Em tempo de confinamento e imobilidade, a Companhia Brasileira de Teatro planeja evocar no palco a sensação contrária. Em seu novo espetáculo, Sem Palavras, o grupo de Curitiba se põe a tratar de travessias e trânsitos. Flagra momentos de instabilidade que são motor para o movimento e o novo. Neste domingo, 25, às 19h, o público terá a chance de ver virtualmente uma parcela desse percurso criativo. Em transmissão ao vivo pelo YouTube, será possível acompanhar alguns dos caminhos trilhados pelos artistas, além de um debate com a transativista Helena Vieira.
m dos principais nomes dos estudos de gênero, o filósofo e escritor espanhol Paul B. Preciado fornece os alicerces para a peça. Curiosamente, porém, não é de um de seus livros de teoria queer que inspira o trabalho, mas uma coletânea de crônicas, Um Apartamento em Urano. Publicadas entre 2010 e 2018 no jornal francês Libération, as histórias de Preciado flagram a travessia do autor em seu próprio corpo: se os primeiros textos são assinados como Beatriz, o ciclo termina com um novo registro social, Paul. Esse percurso, porém, não se encerra sob uma perspectiva individual: a necropolítica, o ocaso das democracias ocidentais, a crise econômica na Grécia, tudo isso é grão para o seu moinho criativo.
“O fato de essas crônicas conviverem dentro da estrutura de um livro, com um prefácio e uma introdução, cria uma outra camada de interpretação, quase como uma dramaturgia, que une assuntos tão diversos”, considera o diretor Márcio Abreu, que assina a dramaturgia com Nadja Naira. “Nesses textos, ele consegue materializar uma série de transformações e urgências do nosso tempo. Mas, por serem crônicas, essa fala está deslocada de um contexto acadêmico intelectual para um território mais pop. E o seu pensamento ganha em potência.”
As histórias de Um Apartamento em Urano foram escritas entre viagens do escritor, em quartos de hotéis e moradias provisórias. Em Sem Palavras, oito intérpretes mostram seus deslocamentos no interior de um apartamento.
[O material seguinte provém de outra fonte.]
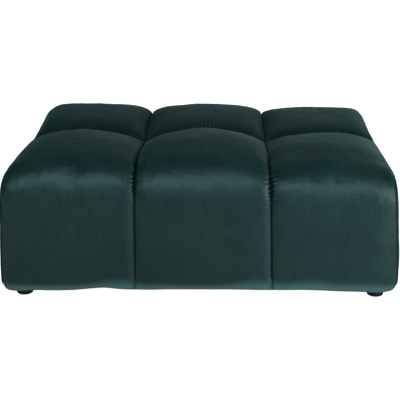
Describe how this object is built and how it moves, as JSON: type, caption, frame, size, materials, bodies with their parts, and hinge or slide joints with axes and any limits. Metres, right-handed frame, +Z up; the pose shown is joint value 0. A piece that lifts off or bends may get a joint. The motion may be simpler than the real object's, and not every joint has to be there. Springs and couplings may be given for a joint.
{
  "type": "rectangular pouf",
  "caption": "Rectangular upholstered pouf with crowned blocks between sewn channels, on short round feet, to rest the feet or sit on.",
  "frame": {"origin": "on the floor, under the middle of the pouf", "axes": "+Z up, +X along the length, to the right seen from the front, +Y towards the back"},
  "size_m": [1.0962, 0.821, 0.4198],
  "materials": {
    "velvet": "short-pile upholstery velvet, dark blue-green, matt with a soft sheen where the surface turns away",
    "foot_plastic": "black moulded plastic, satin"
  },
  "bodies": {
    "root": {"upholstered_body": "velvet", "foot_front_left": "foot_plastic", "foot_front_right": "foot_plastic", "foot_back_left": "foot_plastic", "foot_back_right": "foot_plastic"}
  },
  "joints": []
}
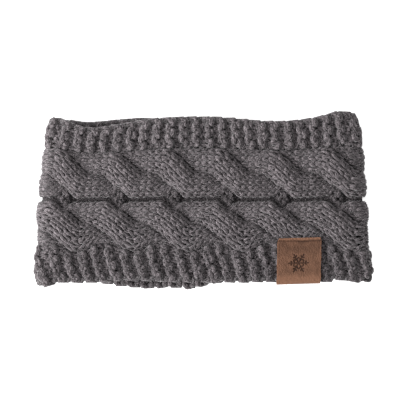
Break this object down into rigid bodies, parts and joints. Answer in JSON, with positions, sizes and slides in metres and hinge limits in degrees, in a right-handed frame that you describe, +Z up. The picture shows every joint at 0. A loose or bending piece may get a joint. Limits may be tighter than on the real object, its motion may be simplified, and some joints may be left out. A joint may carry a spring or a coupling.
{
  "type": "ear warmer headband",
  "caption": "Wide cable-knit headband that warms the ears, lying flat as a folded loop, with ridged borders, rope cables and a square leather label folded over its lower edge.",
  "frame": {"origin": "on the surface that the headband lies on, under the middle of its outline", "axes": "+X along the band from the left fold to the right one, +Y across the band from its lower edge to its upper one, +Z up through the two layers, out of the face that carries the label"},
  "size_m": [0.226, 0.1198, 0.0218],
  "materials": {
    "yarn": "matt grey-brown acrylic knit",
    "leather": "matt brown leather"
  },
  "bodies": {
    "root": {"knit_band": "yarn", "leather_label": "leather"}
  },
  "joints": []
}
Como em obras anteriores da companhia, a encenação não traz propriamente uma trama e sim um feixe de instalações sonoras, imagens, movimentações e ações de cunho performativo – episódios com e sem falas. As formas de fruição disponíveis aos espectadores é que são distintas agora: além da transmissão do processo criativo, também será possível visitar uma videoinstalação no Centro Cultural Oi Futuro, no Rio.
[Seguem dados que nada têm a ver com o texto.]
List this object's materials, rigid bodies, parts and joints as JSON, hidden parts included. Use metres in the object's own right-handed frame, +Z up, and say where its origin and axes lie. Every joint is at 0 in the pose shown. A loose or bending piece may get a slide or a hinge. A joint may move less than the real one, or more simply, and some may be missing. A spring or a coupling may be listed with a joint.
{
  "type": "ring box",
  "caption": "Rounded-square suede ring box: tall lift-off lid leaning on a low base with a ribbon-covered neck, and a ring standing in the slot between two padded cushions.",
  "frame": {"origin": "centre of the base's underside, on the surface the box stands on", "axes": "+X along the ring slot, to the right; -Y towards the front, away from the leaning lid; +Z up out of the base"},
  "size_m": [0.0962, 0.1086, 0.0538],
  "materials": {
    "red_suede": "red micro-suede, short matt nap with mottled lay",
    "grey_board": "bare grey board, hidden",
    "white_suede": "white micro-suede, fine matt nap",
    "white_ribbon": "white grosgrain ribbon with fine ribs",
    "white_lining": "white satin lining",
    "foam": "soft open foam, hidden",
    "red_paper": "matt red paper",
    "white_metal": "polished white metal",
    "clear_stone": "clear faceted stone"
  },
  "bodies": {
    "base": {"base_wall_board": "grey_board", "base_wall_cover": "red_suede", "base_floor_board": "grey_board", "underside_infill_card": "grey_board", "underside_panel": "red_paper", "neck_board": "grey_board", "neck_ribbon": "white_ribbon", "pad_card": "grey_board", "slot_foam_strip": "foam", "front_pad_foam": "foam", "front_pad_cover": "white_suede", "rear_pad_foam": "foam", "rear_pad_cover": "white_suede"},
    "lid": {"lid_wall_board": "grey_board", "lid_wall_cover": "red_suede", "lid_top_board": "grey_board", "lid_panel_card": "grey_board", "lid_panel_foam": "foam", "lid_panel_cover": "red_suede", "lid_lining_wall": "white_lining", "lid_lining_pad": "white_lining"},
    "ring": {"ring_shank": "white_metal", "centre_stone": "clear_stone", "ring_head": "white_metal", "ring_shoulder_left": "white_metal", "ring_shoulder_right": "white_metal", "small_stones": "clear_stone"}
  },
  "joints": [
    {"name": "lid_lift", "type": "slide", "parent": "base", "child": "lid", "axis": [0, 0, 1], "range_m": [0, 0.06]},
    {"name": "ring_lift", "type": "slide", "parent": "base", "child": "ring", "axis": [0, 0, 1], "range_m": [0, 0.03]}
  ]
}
A estreia da peça, contudo, não deve ter versão digital. “Também cabe a nós, artistas, reivindicar determinadas condições. Eu preciso que a obra aconteça primeiro no teatro e com o público, antes de pensar em transmiti-la virtualmente”, diz Abreu. Resultado de uma coprodução internacional, o espetáculo passará pela França e Alemanha em setembro e outubro e deve chegar ao Brasil para sessões presenciais apenas em 2022.
Na ficha técnica da montagem, integrantes antigos do grupo estão ao lado de novos colaboradores, como o performer Fábio Osório, a dançarina Key Sawao e as irmãs Brasil, uma dupla de artistas travestis. Diante do cansaço da linguagem, que não mais dá conta de abarcar o horror e o espanto de nossos tempos, surge a potência dos corpos. “Nós estamos estupefatos, sem saber o que dizer. Mas para aqueles a quem sempre foi negada a voz, as palavras borbulham”, diz o diretor. “Essas pessoas que estão na peça refletem um pouco as questões que atravessam a dramaturgia. São corpos diferentes, que falam de lugares sociais diferentes.”
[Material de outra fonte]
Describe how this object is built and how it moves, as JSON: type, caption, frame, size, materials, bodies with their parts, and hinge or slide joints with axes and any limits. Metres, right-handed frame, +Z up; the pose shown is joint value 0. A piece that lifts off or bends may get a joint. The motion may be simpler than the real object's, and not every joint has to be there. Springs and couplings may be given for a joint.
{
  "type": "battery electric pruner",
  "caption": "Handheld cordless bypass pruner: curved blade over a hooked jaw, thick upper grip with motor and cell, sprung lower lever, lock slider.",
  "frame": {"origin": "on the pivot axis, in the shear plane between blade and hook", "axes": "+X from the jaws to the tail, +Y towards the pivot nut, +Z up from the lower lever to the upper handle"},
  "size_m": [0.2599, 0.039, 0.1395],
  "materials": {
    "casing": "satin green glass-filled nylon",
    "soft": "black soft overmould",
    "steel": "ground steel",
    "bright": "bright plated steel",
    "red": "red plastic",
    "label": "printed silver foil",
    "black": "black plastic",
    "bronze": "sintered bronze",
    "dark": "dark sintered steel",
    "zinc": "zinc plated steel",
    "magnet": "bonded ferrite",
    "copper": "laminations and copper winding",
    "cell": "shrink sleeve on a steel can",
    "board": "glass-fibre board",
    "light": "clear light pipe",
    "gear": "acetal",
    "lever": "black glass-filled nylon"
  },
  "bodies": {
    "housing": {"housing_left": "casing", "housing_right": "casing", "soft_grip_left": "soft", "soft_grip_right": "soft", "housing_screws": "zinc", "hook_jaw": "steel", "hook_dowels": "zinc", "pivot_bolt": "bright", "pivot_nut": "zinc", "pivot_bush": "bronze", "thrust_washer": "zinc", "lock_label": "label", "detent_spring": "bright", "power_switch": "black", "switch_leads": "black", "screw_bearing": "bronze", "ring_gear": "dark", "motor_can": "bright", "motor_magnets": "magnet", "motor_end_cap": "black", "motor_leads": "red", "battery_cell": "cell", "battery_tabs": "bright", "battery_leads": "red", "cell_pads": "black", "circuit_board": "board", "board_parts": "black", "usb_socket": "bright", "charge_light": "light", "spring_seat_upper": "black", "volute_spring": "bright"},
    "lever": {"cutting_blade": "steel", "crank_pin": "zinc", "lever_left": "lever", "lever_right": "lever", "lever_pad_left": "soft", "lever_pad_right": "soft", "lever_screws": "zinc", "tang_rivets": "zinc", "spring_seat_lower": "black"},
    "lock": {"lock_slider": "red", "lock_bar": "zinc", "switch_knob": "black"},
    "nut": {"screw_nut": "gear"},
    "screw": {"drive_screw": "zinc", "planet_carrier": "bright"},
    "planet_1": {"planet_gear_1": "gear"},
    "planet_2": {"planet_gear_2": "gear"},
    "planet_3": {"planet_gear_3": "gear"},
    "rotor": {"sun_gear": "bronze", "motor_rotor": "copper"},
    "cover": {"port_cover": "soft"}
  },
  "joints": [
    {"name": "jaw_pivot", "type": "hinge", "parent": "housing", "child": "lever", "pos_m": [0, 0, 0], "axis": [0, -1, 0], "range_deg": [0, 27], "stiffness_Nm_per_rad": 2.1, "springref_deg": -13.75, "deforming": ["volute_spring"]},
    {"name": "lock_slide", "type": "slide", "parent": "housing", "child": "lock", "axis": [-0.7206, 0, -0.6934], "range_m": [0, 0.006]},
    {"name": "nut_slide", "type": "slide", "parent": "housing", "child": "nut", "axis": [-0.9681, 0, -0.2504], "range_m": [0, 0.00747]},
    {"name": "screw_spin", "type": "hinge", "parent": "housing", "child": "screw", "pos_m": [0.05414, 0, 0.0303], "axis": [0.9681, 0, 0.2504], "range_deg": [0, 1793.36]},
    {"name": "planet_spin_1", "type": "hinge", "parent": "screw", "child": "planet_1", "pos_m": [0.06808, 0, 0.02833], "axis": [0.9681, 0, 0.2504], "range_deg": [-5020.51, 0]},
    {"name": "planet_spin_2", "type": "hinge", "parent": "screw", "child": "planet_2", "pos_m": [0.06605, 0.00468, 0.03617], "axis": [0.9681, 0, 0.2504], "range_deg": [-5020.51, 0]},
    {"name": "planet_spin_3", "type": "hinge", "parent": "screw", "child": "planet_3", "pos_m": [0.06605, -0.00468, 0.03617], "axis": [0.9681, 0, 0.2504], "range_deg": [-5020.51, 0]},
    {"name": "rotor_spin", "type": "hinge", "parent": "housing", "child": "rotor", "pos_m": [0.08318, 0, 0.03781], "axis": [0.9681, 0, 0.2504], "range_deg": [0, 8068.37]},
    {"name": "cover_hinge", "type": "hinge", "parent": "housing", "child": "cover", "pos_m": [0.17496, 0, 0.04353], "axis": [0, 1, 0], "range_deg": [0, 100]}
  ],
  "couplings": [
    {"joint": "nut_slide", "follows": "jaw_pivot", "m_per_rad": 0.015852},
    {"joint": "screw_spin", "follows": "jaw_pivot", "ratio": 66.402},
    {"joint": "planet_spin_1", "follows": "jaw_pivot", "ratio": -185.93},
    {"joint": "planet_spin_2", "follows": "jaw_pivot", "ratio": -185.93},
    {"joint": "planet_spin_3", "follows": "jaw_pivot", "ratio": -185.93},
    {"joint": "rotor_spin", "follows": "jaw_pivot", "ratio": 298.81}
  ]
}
Ainda que parta de textos de um pensador estrangeiro, a nova criação pode ser encarada como desdobramento de uma trilogia “brasileira”. Nas recentes Projeto Brasil (2015) e Preto (2017), não se ambicionava traçar propriamente um retrato de país, mas uma reflexão afetada pela vivência de Brasil daqueles artistas. Em Projeto Brasil, mirava-se a própria impossibilidade de se fazer uma síntese dessa sociedade múltipla e fragmentada. Com Preto, a dinâmica era semelhante. O racismo não era um assunto, era um lugar a deixar evidente a falência de nossos discursos.
Gestada durante a pandemia, Sem Palavras mantém a contradição: não se lança a revolver os destroços de país resultantes da crise atual, tampouco escamoteia o estado de falência de onde parte. “É como se a transformação pudesse ser entendida como um lugar que a gente habita, um território. E não apenas como o deslocamento de um ponto a outro”, considera o diretor.